At 10-48 AM on Wednesday, January 15 th I reaffirmed my expectations for a bullish pullback off that 58.00 support level:

“Crude spent the whole Wednesday under the meaningful 58.00 support but now has climbed back over it again. I think it could be a start of a corrective pullback in subwave b up. That pullback may target 60.70 – 61.50.”

That micro rally to 60.70 – 61.50 most likely will be a temporary pullback before another plunge in subwave c of wave D down targeting $55.00.

Crude Oil - Daily chart posted at 3-30 PM on 1-17-2020

We can make several conclusions from study of this case:

1. It is barely possible to accurately nail the top/bottom of a corrective wave.

2. It does not matter how strong is the move. What really matters is whether it follows an impulsive five wave structure or it does not have an impulsive structure and then should be considered a corrective counter-trend move.

3. Because sometimes we can not accurately predict the point of termination of a corrective wave we should open position in several tranches. In that case we could start shorting crude at 60.00, and then add at 61.00, 62.00, 63.00, 64.00. It took crude only 3 days to drop under 60.00 after several weeks of grinding higher.

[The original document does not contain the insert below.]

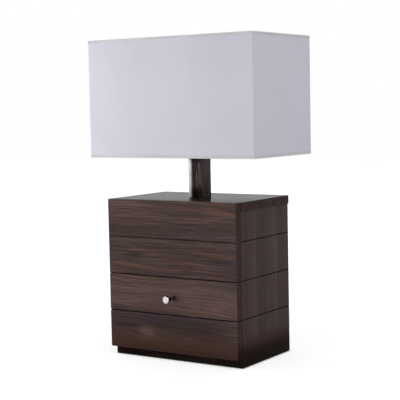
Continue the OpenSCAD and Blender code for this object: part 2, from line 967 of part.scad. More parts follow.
module shade_narrow_panel() {
  block([shade_half_w - panel_fabric_t, -shade_half_d + panel_fabric_t, shade_z],
        [shade_half_w, shade_half_d - panel_fabric_t, shade_top_z]);
}

module shade_front_panel() {
  color(fabric)
    translate([0, post_y, 0])
      mirror([0, 1, 0])
        shade_wide_panel();
}

module shade_back_panel() {
  color(fabric)
    translate([0, post_y, 0])
      shade_wide_panel();
}

module shade_left_panel() {
  color(fabric)
    translate([0, post_y, 0])
      mirror([1, 0, 0])
        shade_narrow_panel();
}

module shade_right_panel() {
  color(fabric)
    translate([0, post_y, 0])
      shade_narrow_panel();
}

// An upright rectangular ring: its outer half sizes, its wall and its levels
module rectangular_ring(half_x, half_y, wall, z0, z1) {
  translate([0, post_y, z0])
    linear_extrude(z1 - z0)
      difference() {
        square([2 * half_x, 2 * half_y], center = true);
        square([2 * (half_x - wall), 2 * (half_y - wall)], center = true);
      }
}

module shade_liner() {
  color(fabric)
    rectangular_ring(shade_half_w - panel_fabric_t, shade_half_d - panel_fabric_t, liner_t,
                     shade_z, shade_top_z);
}

// A rectangular loop of wire at one level
module wire_loop(z) {
  for (side = [-1, 1]) {
    bar_between([-frame_half_w, side * frame_half_d, z], [frame_half_w, side * frame_half_d, z], wire_r);
    bar_between([side * frame_half_w, -frame_half_d, z], [side * frame_half_w, frame_half_d, z], wire_r);
    for (end = [-1, 1])
      translate([side * frame_half_w, end * frame_half_d, z])
        sphere(r = wire_r);
  }
}

// The upper loop, with four arms that drop to the centre ring
module shade_top_frame() {
  loop_z = shade_top_z - frame_rise;
  hub_z = ring_z + ring_t / 2;
  hub_bite = 2; // of the arms into the centre ring
  hub_r = ring_d / 2 - hub_bite;
  color(nickel)
    translate([0, post_y, 0])
      difference() {
        union() {
          wire_loop(loop_z);
          for (side = [-1, 1]) {
            bar_between([side * hub_r, 0, hub_z], [side * frame_half_w, 0, loop_z], wire_r);
            bar_between([0, side * hub_r, hub_z], [0, side * frame_half_d, loop_z], wire_r);
          }
          translate([0, 0, ring_z])
            cylinder(d = ring_d, h = ring_t);
        }
        translate([0, 0, ring_z - 2 * over])
          cylinder(r = stud_d / 2 + ring_clear, h = ring_t + 4 * over);
        translate([0, 0, ring_z - ring_drop])
          cylinder(d = ring_d + 2, h = ring_drop);
      }
}

module shade_bottom_frame() {
  color(nickel)
    translate([0, post_y, 0])
      wire_loop(shade_z + frame_rise);
}

// A hem folded over an edge of the shade: a band outside it and a lip along its edge
module shade_top_hem() {
  color(fabric) {
    rectangular_ring(shade_half_w + hem_t, shade_half_d + hem_t, hem_t, shade_top_z - hem_h, shade_top_z);
    rectangular_ring(shade_half_w + hem_t, shade_half_d + hem_t, hem_t + skin_t,
                     shade_top_z, shade_top_z + hem_t);
  }
}

module shade_bottom_hem() {
  color(fabric) {
    rectangular_ring(shade_half_w + hem_t, shade_half_d + hem_t, hem_t, shade_z, shade_z + hem_h);
    rectangular_ring(shade_half_w + hem_t, shade_half_d + hem_t, hem_t + skin_t, shade_z - hem_t, shade_z);
  }
}

// A ball on a flanged foot, with a blind hole for the harp's stud
module finial() {
  foot_r = stud_d / 2 + 3.5;
  foot_h = 1.5;
  neck_wall = 1.2;
  neck_z = 2.5;
  hole_end = 0.5;
  ball_r = finial_d / 2;
  neck = stud_d / 2 + neck_wall;
  ball_low = -acos(neck / ball_r);
  color(nickel)
    translate([0, post_y, ring_z + ring_t])
      difference() {
        rotate_extrude()
          polygon(concat(
            [[0, 0], [foot_r, 0], [foot_r, foot_h], [neck, neck_z]],
            arc_points([0, finial_h - ball_r], ball_r, ball_low, 90, 16)
          ));
        translate([0, 0, -over])
          cylinder(r = stud_d / 2 + key_clear, h = over + stud_rise + hole_end);
      }
}

// ---- Drawer ----

module drawer_front() {
  color(walnut)
    difference() {
      front_board(front_core_half_w, face_y, drawer_face_back_y, face_bottom_z, face_top_z);
      knob_screw_hole();
      front_screw_holes();
    }
}

module drawer_front_end_bands() {
  color(dark_walnut)
    end_bands(face_y, drawer_face_back_y, face_bottom_z, face_top_z);
}

// Hole along Y for the knob's screw, through the front and the box behind it
module knob_screw_hole() {
  translate([knob_x, face_y - over, knob_z])
    rotate([-90, 0, 0])
      cylinder(r = knob_screw_d / 2 + knob_screw_gap, h = front_t + drawer_wall + 2 * over);
}

// Holes for the screws that hold the front board to the box
module front_screw_holes() {
  for (side = [-1, 1])
    translate([side * front_screw_x, drawer_face_back_y + drawer_wall + over, front_screw_z])
      rotate([90, 0, 0])
        cylinder(r = screw_d / 2 + screw_clear, h = over + front_screw_len + tip_gap);
}

// The slot that takes the drawer's bottom, cut out of whatever it meets
module bottom_slot() {
  block([-drawer_half_w + drawer_wall - bottom_groove, drawer_face_back_y + drawer_wall - bottom_groove,
         drawer_z + bottom_rise],
        [drawer_half_w - drawer_wall + bottom_groove, drawer_back_y - drawer_wall + bottom_groove,
         drawer_z + bottom_rise + drawer_bottom_t]);
}

module drawer_box_front() {
  inner = drawer_half_w - drawer_wall;
  color(plain_board)
    difference() {
      block([-inner, drawer_face_back_y, drawer_z],
            [inner, drawer_face_back_y + drawer_wall, drawer_top_z]);
      bottom_slot();
      knob_screw_hole();
      front_screw_holes();
    }
}

module drawer_right_wall() {
  difference() {
    block([drawer_half_w - drawer_wall, drawer_face_back_y, drawer_z],
          [drawer_half_w, drawer_back_y, drawer_top_z]);
    bottom_slot();
  }
}

module drawer_right_side() {
  color(plain_board)
    drawer_right_wall();
}

module drawer_left_side() {
  color(plain_board)
    mirror([1, 0, 0])
      drawer_right_wall();
}

// The back stands a little higher than the sides, so that the stop can catch it
module drawer_back() {
  inner = drawer_half_w - drawer_wall;
  color(plain_board)
    difference() {
      block([-inner, drawer_back_y - drawer_wall, drawer_z], [inner, drawer_back_y, stop_z + stop_catch]);
      bottom_slot();
    }
}

module drawer_bottom() {
  color(plain_board)
    bottom_slot();
}

// A round head with a rounded rim and a shallow dish in its face
module knob_head() {
  r = knob_d / 2;
  rim = min(knob_rim_r, 0.45 * knob_head_t);
  dish_r = knob_dish_d / 2;
  color(nickel)
    translate([knob_x, face_y - knob_reach, knob_z])
      rotate([-90, 0, 0])
        rotate_extrude()
          polygon(concat(
            [[0, knob_head_t], [0, knob_dish_depth]],
            [[dish_r, knob_dish_depth], [dish_r + knob_dish_depth, 0]],
            arc_points([r - rim, rim], rim, -90, 0, 6),
            arc_points([r - rim, knob_head_t - rim], rim, 0, 90, 6)
          ));
}

// The stem and its foot, tapped for the screw that comes through the drawer front
module knob_stem() {
  length = knob_reach - knob_head_t;
  color(nickel)
    translate([knob_x, face_y, knob_z])
      rotate([90, 0, 0])
        difference() {
          union() {
            cylinder(d = knob_stem_d, h = length);
            cylinder(d = knob_foot_d, h = knob_foot_t);
          }
          translate([0, 0, -over])
            cylinder(r = knob_screw_d / 2 + screw_clear, h = over + knob_screw_grip + tip_gap);
        }
}

module knob_screw() {
  color(steel)
    translate([knob_x, drawer_face_back_y + drawer_wall, knob_z])
      mirror([0, 1, 0])
        screw_y(drawer_wall + front_t - close_gap + knob_screw_grip,
                knob_screw_d, knob_screw_head_h, knob_screw_d / 2);
}

module drawer_front_screws() {
  color(steel)
    for (side = [-1, 1])
      translate([side * front_screw_x, drawer_face_back_y + drawer_wall, front_screw_z])
        mirror([0, 1, 0])
          screw_y(front_screw_len, screw_head_d / 2, screw_head_h, screw_d / 2);
}

top_board();
left_side_panel();
right_side_panel();
back_panel();
bottom_board();
drawer_shelf();
upper_divider();
front_plinth();
rear_plinth();
upper_front();
lower_front();
front_end_bands();
base_felt();
left_runner();
right_runner();
runner_screws();
drawer_stop();
back_panel_screws();
cord_bushing();
post_core();
post_front_bar();
post_cap_plate();
threaded_tube();
tube_washer();
tube_nut();
harp_saddle();
harp();
harp_sleeves();
socket_cap();
socket_shell();
socket_sleeve();
socket_core();
screw_shell();
centre_contact();
switch_key();
bulb_glass();
bulb_screw_cap();
bulb_insulator();
shade_front_panel();
shade_back_panel();
shade_left_panel();
shade_right_panel();
shade_liner();
shade_top_frame();
shade_bottom_frame();
shade_top_hem();
shade_bottom_hem();
finial();
drawer_front();
drawer_front_end_bands();
drawer_box_front();
drawer_left_side();
drawer_right_side();
drawer_back();
drawer_bottom();
knob_head();
knob_stem();
knob_screw();
drawer_front_screws();
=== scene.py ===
"""Looks of a table lamp that stands on a walnut box with one drawer.

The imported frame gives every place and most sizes. This script adds the surfaces that show, their
finishes, the light and the camera. Lengths are metres, +Z is up, and the drawer opens towards -Y.
"""

import logging
import math
from collections.abc import Callable
from dataclasses import dataclass, replace
from enum import Enum
from typing import ClassVar

import bmesh
import bpy
import numpy as np
from mathutils import Matrix, Vector


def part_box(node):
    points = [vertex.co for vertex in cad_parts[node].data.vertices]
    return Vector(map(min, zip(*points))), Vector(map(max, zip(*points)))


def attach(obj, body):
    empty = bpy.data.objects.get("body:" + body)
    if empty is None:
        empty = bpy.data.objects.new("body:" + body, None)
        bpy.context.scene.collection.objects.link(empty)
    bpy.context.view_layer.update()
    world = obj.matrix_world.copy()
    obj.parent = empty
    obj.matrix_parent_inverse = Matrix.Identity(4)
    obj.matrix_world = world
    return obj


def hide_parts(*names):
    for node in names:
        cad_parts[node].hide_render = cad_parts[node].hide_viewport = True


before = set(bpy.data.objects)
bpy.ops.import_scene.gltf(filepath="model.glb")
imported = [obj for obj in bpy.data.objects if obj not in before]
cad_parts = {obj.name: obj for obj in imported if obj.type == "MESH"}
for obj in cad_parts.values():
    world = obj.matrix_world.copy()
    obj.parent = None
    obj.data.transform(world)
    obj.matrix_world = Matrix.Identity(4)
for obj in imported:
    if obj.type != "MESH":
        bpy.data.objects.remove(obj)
log = logging.getLogger("lamp")

Colour = tuple[float, float, float, float]
Point = tuple[float, float]
Place = tuple[float, float, float]
Range = tuple[float, float]
Socket = bpy.types.NodeSocket

MM = 0.001
UPWARDS = (0.0, 0.0, 1.0)
WHITE = (1.0, 1.0, 1.0, 1.0)
BLACK = (0.0, 0.0, 0.0, 1.0)
SAME_POINT = 1e-7
WELD = 1e-6


class Axis(Enum):
    """The way along which an outline is carried, or along which grain runs."""

    X = 0
    Y = 1
    Z = 2


class Body(Enum):
    """The moving bodies of the frame."""

    BASE = "base"
    DRAWER = "drawer"
    SHADE = "shade"
    FINIAL = "finial"
    SLEEVES = "harp_sleeves"
    SWITCH = "switch"
    BULB = "bulb"


# ---- Surfaces ----


@dataclass(frozen=True)
class Extent:
    """A box from its lowest to its highest corner."""

    low: np.ndarray
    high: np.ndarray

    @property
    def middle(self) -> np.ndarray:
        """Return the middle of the box."""
        return (self.low + self.high) / 2

    @property
    def size(self) -> np.ndarray:
        """Return the three sizes of the box."""
        return self.high - self.low

    def outline(self, axis: Axis) -> list[Point]:
        """Return the four corners that the box shows along an axis, in order."""
        (left, foot), (right, head) = (np.delete(corner, axis.value) for corner in (self.low, self.high))
        return [(left, foot), (right, foot), (right, head), (left, head)]


def extent(node: str) -> Extent:
    """Return the box round a node of the frame."""
    return Extent(*(np.array(corner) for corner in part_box(node)))


def unit(vectors: np.ndarray) -> np.ndarray:
    """Return vectors scaled to a length of 1."""
    return vectors / np.linalg.norm(vectors, axis=-1, keepdims=True)


def travelled(path: np.ndarray) -> np.ndarray:
    """Return the length of a path up to each of its points."""
    return np.concatenate([[0], np.cumsum(np.linalg.norm(np.diff(path, axis=0), axis=1))])


def full_turn(steps: int) -> np.ndarray:
    """Return the angles of a full turn in even steps."""
    return np.linspace(0, 2 * np.pi, steps, endpoint=False)


def arc(centre: Point, radius: float, start: float, end: float, steps: int) -> np.ndarray:
    """Return steps + 1 points centre + radius * (cos a, sin a), with a from start to end in degrees."""
    a = np.radians(np.linspace(start, end, steps + 1))
    return np.stack([centre[0] + radius * np.cos(a), centre[1] + radius * np.sin(a)], -1)


def rounded(corners: list[Point], radii: float | list[float], steps: int = 4) -> np.ndarray:
    """Round the corners of a closed outline.

    Each corner P gives way to the curve (1-s)^2 A + 2s(1-s) P + s^2 B, where A and B lie on its two
    sides at the corner's radius from P, and s runs from 0 to 1.

    Args:
        corners: The corners in order.
        radii: One radius, or one for each corner.
        steps: Stretches in each rounded corner.

    Returns:
        The outline's points, without repeats.
    """
    p = np.array(corners, float)
    r = np.broadcast_to(np.asarray(radii, float), len(p))[:, None]
    a, b = ((p + unit(np.roll(p, shift, 0) - p) * r)[:, None] for shift in (1, -1))
    s = np.linspace(0, 1, steps + 1)[None, :, None]
    curve = ((1 - s) ** 2 * a + 2 * s * (1 - s) * p[:, None] + s**2 * b).reshape(-1, 2)
    return curve[np.linalg.norm(curve - np.roll(curve, 1, 0), axis=1) > SAME_POINT]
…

4. The main risk in this trade is to open the full short position at once. And another important risk is to commit too much of your capital to a risky reversal trade. You have to control your risks in a sense that you should not allocate more than 5% of your capital to reversal trades. If you set a protective stop in that case you would have lost money. If you instead kept adding small tranches you would have made a really god profit on that trade.

5. Finally, every time you try to nail top or bottom in some index always check an inverse count of an inverse ETF or ETN. Sometimes you will find a cleaner bottoming setup in an inverse ETF rather thatn in a topping index.